Все свои беды он мне поведал в приемной, ожидая выхода товарища обер-прокурора.
Тут появился Саблер… Приметив меня в толпе, он радушно меня приветствовал и повлек в свой кабинет. Стал говорить о Холмщине, о Варшавском архиепископе Флавиане, о его викарии — епископе Тихоне, бывшем ректоре, который семинарию отлично поставил. Разговор с Саблером меня окрылил. Затем он пожелал мне представить целибатного священника-галичанина о. Димитрия Гебея, желавшего принять православие, и поручил иметь в будущем его в виду для Холмской семинарии.
Другой неотложный визит был к Петербургскому митрополиту Палладию. Доступ к нему оказался труден: чтобы попасть на прием, надо было прождать несколько дней. Секретарь его Тихомиров, бритый, добрый, расторопный старец, посоветовал мне приема не дожидаться, а прийти в указанный им час и посидеть в канцелярии: митрополит через эту комнату проследует, тут я ему и представлюсь.
Сижу, жду… Вдруг слышу шуршанье шелка, вижу белый клобук, блеск, сияние… — и я бух в ноги!
— Вы кто? — спросил митрополит.
— Я вновь назначенный ректор Холмской семинарии…

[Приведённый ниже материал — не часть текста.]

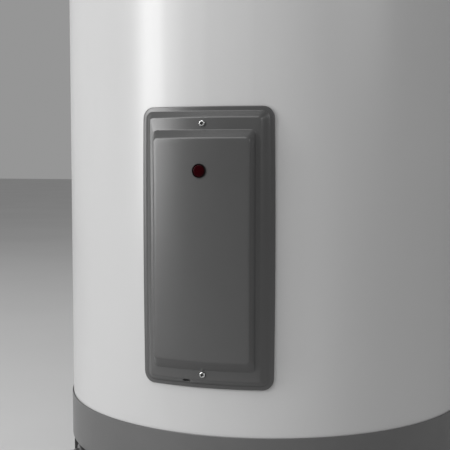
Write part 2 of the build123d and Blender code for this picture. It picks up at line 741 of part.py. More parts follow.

— Вы собираетесь ехать? В час добрый…
И митрополит проплыл дальше.
Пользуясь пребыванием в Петербурге, я зашел в семинарию для информации, как она поставлена. Все мне показалось культурно, чисто, благоустроенно. Инспектор, иеромонах Сергий, осведомил меня о ее порядках и постановке учебного дела. С достопримечательностями Петербурга я не очень знакомился. На извозчике проехался по Невскому, зашел в Казанский собор, в Исаакиевский, побывал у Спасителя… Провел в Петербурге дня 3–4 и направился в Холм через Варшаву, где мне нужно было представиться архиепископу Флавиану.
Уже в вагоне, подъезжая к Варшаве, нахлынули первые впечатления новизны и чуждости. Моя спутница, дама с ребенком, выходила на какой-то станции, я помог ей открыть дверь, она поблагодарила меня по-польски. Приехал в Варшаву — извозчики, упряжь, говор, люди какой-то особой складки… — все иное, все по-другому, чем у нас. Новый, неведомый мне край. Своего рода "заграница".